Grant Wood- American Gothic.

Entrambi si pongono in primo piano guardando fuori dalla tela in una postura dal carattere fortemente stilizzato, un omaggio alla tecnica fiamminga rinascimentale che ha il suo maggiore esponente in Jan Van Eyck e che Wood aveva studiato durante un viaggio a Monaco nel 1928. Restano avvolti nel mistero l’obiettivo e il messaggio globale dell’opera che, però, offre numerose chiavi di lettura: il dipinto è austero, con una sottile vena ironica nella rappresentazione dei personaggi – con l’uomo che impugna il forcone, il suo strumento di lavoro – simbolo dell’attaccamento alle proprie radici culturali. La donna, molto più giovane rispetto all’uomo, ha un impatto diverso sull’osservatore: il vestito semplice appesantisce le sue forme e il viso ha una sfumatura malinconica, forse a simboleggiare la condizione di vita dura e sofferta che deve affrontare ogni giorno. Risaltano i valori puritani dell’America coloniale e la dimensione di chiusura che vigeva in quegli anni.

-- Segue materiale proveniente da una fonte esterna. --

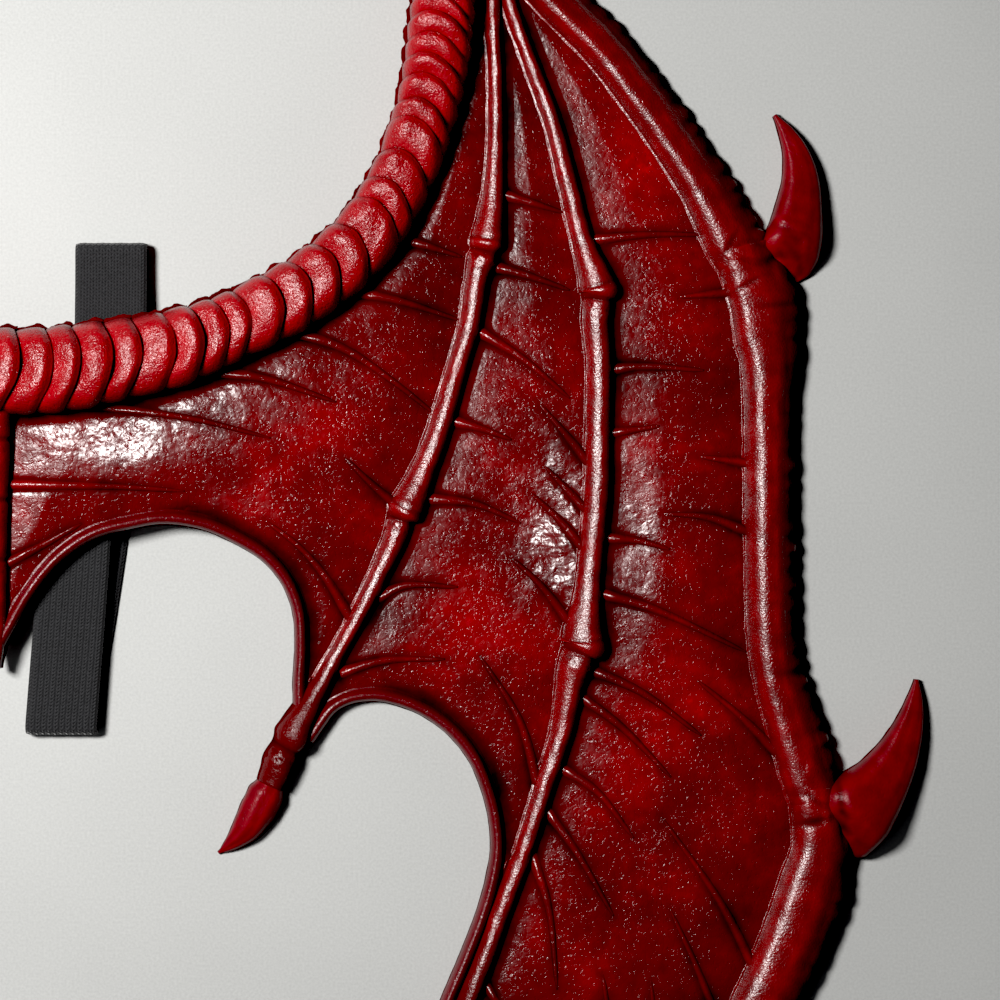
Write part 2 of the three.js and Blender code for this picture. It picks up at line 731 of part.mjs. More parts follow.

L’opera viene da subito interpretata come un ritratto comico, a causa dell’assurdità della scena e dei suoi protagonisti. Il dipinto incuriosisce il grande pubblico, conosce una rapida diffusione grazie alla pubblicazione su numerosi quotidiani attirando l’attenzione dell’opinione pubblica americana. Oggi costituisce un’icona pop, al pari della Gioconda e della Venere del Botticelli: originale ed enigmatica, resiste ai rigidi canoni della critica e delle classificazioni, diventando un simbolo atemporale ed immortale sempre al servizio dell’attualità.